Le partenariat pragmatique entre la Russie et l’Otan est suspendu. Les contacts diplomatiques entre les représentants permanents seront maintenus tout en restant formels, écrit jeudi le quotidien Rossiïskaïa gazeta.
La direction de l’Alliance a annoncé ses plans vis-à-vis de l’Ukraine. Ils pourraient se résumer par une phrase du communiqué émis à l’issue de la réunion de deux jours entre les ministres des Affaires étrangères de l’Otan à Bruxelles : "Il est primordial pour l’Otan que l’Ukraine dispose d’une armée opérationnelle". Deux questions légitimes se posent. Premièrement, pourquoi est-ce si important pour l’Alliance ? Deuxièmement, quel sera l’ennemi potentiel de cette armée opérationnelle ukrainienne ?
Les autorités de Kiev affirment verbalement que la question de l’adhésion de l’Ukraine à l’Alliance, qui plus est le déploiement de bases de l’Otan sur son territoire, ne se pose pas. D’ailleurs, les politiciens se réfèrent au statut non aligné du pays fixé par la Constitution. Mais en pratique, la situation est différente. Les militaires de l’Otan se préparent déjà à s’installer en Ukraine. Il suffit d’écouter les candidats à la présidentielle Ioulia Timochenko ou Petr Porochenko pour comprendre que le statut de non aligné ne tiendra pas longtemps. L’Otan n’hésitera pas à profiter de la moindre occasion pour déployer ses bases en Ukraine. C’est la raison pour laquelle il est aussi important pour l’Alliance d’élargir sa coopération militaire avec Kiev et d’habituer les Ukrainiens à l’idée que les militaires de l’Otan sont leurs nouveaux amis. C’est pour cette raison que la direction de l’Alliance souhaite créer en Ukraine une armée aux normes de l’Otan avec des armes otaniennes, qui considérerait la Russie comme son ennemi.

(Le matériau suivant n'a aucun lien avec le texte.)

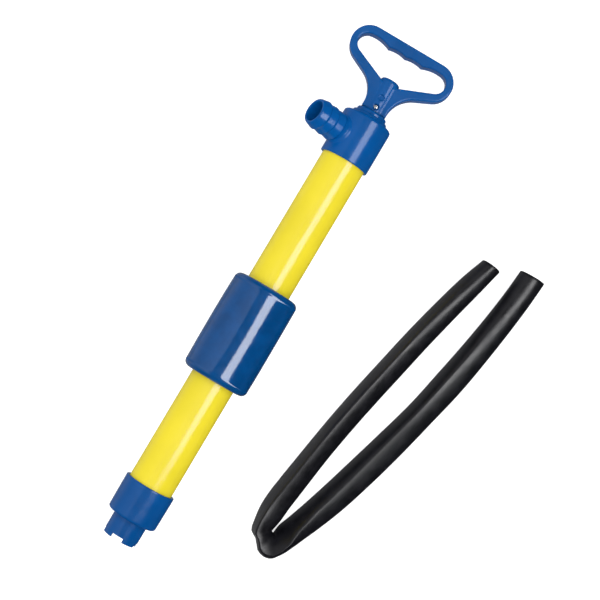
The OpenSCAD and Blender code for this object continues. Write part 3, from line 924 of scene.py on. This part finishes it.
def add_softbox(name, lean, distance, size, radiance, along=0.0, diffuse=True, glossy=True):
    """A softbox in line with the pump, leaning that many degrees from overhead towards -Y.

    size is (length along X, width), along is the X of its middle, and diffuse and glossy
    say whether it shows in matt and in glossy surfaces."""
    data = bpy.data.lights.new(name, "AREA")
    data.shape = "RECTANGLE"
    data.size, data.size_y = size
    data.energy = radiance * math.pi * size[0] * size[1]
    lamp = bpy.data.objects.new(name, data)
    lamp.visible_diffuse = diffuse
    lamp.visible_glossy = glossy
    angle = math.radians(lean)
    lamp.location = (along, -distance * math.sin(angle), distance * math.cos(angle))
    lamp.rotation_euler = (angle, 0, 0)
    bpy.context.scene.collection.objects.link(lamp)


def add_fill(name, last):
    """A faint softbox on the spout's side, from FILL_FIRST degrees off overhead down to last."""
    half = (last - FILL_FIRST) / 2
    width = 2 * FILL_DISTANCE * math.tan(math.radians(half))
    radiance = FILL_BASE if last == FILL_STEPS[-1] else FILL_SHARE
    add_softbox(name, -(FILL_FIRST + half), FILL_DISTANCE, (FILL_LENGTH, width), radiance, diffuse=False)


def add_world():
    """Even white light from all round. Glossy surfaces see it only from below, on the spout's side."""
    world = bpy.data.worlds.new("studio")
    world.use_nodes = True
    tree = world.node_tree
    paths = tree.nodes.new("ShaderNodeLightPath")
    direction = tree.nodes.new("ShaderNodeTexCoord")
    facing = tree.nodes.new("ShaderNodeVectorMath")
    facing.operation = "DOT_PRODUCT"
    facing.inputs[1].default_value = SHINE_FROM
    below = tree.nodes.new("ShaderNodeMapRange")
    strength = tree.nodes.new("ShaderNodeMapRange")
    limits = {"From Min": SHINE_START, "From Max": SHINE_FULL, "To Min": 0, "To Max": WORLD_SHINE}
    for key, value in limits.items():
        below.inputs[key].default_value = value
    strength.inputs["To Min"].default_value = WORLD_LIGHT
    tree.links.new(direction.outputs["Generated"], facing.inputs[0])
    tree.links.new(facing.outputs["Value"], below.inputs["Value"])
    tree.links.new(paths.outputs["Is Glossy Ray"], strength.inputs["Value"])
    tree.links.new(below.outputs["Result"], strength.inputs["To Max"])
    tree.links.new(strength.outputs["Result"], tree.nodes["Background"].inputs["Strength"])
    tree.nodes["Background"].inputs["Color"].default_value = (0.97, 0.98, 1.0, 1)
    bpy.context.scene.world = world


add_floor()
add_softbox("key_strip", lean=31.4, distance=1.3, size=(0.84, 0.65), radiance=9.5,
            along=0.18, diffuse=False)
add_softbox("key_wash", lean=5.0, distance=1.3, size=(1.8, 1.2), radiance=2.4, glossy=False)
for i, last in enumerate(FILL_STEPS):
    add_fill(f"fill_{i + 1}", last)
add_world()
bpy.context.scene.view_settings.view_transform = "Standard"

Auparavant, lors des réunions ministérielles Otan-Russie, l’Alliance affirmait que sous sa forme actuelle elle n’était pas un bloc militaire, mais politique avant tout. Dans ce sens, les experts prédisaient la dissolution de l’Otan, car son existence était dénuée de tout sens en l’absence d’ennemis extérieurs. Le partenariat avec Moscou privait les stratèges de l’Alliance d’un ennemi concret et les poussait à chercher de toute urgence de nouveaux ennemis tels que le terrorisme international, l’Iran et ou la Corée du Nord.
Mais aujourd’hui, la situation a changé du point de vue de l’Otan. La réunification de la Crimée et de la Russie s’est immédiatement reflétée dans le discours des dirigeants otaniens – à l’instar des acteurs trop longtemps forcés à parler d’une voix artificielle, ils ont enfin pu redevenir eux-mêmes.
La liste des mesures que l’Alliance a l’intention d’entreprendre impressionne par son niveau d’hostilité à l’égard de la Russie. Washington a demandé aux autorités roumaines d’augmenter son contingent de soldats et d’avions sur la base aérienne Mikhaïl Kogalniceanu sur la mer Noire. Le nombre de militaires américains passera de 1 000 à 1 600 hommes. Aucune information n’a encore été annoncée concernant les avions.
Des avions munis de systèmes de détection et de commandement aéroporté effectuent des survols réguliers du territoire de la Roumanie et de la Pologne. Le nombre de chasseurs dans les pays baltes a doublé grâce aux États-Unis. "Nous avons l’intention de renforcer et de mettre à jour la planification militaire ainsi que l’organisation des exercices, et de prendre une décision sur le déploiement de forces supplémentaires", a déclaré le secrétaire général de l’Otan Anders Fogh Rasmussen.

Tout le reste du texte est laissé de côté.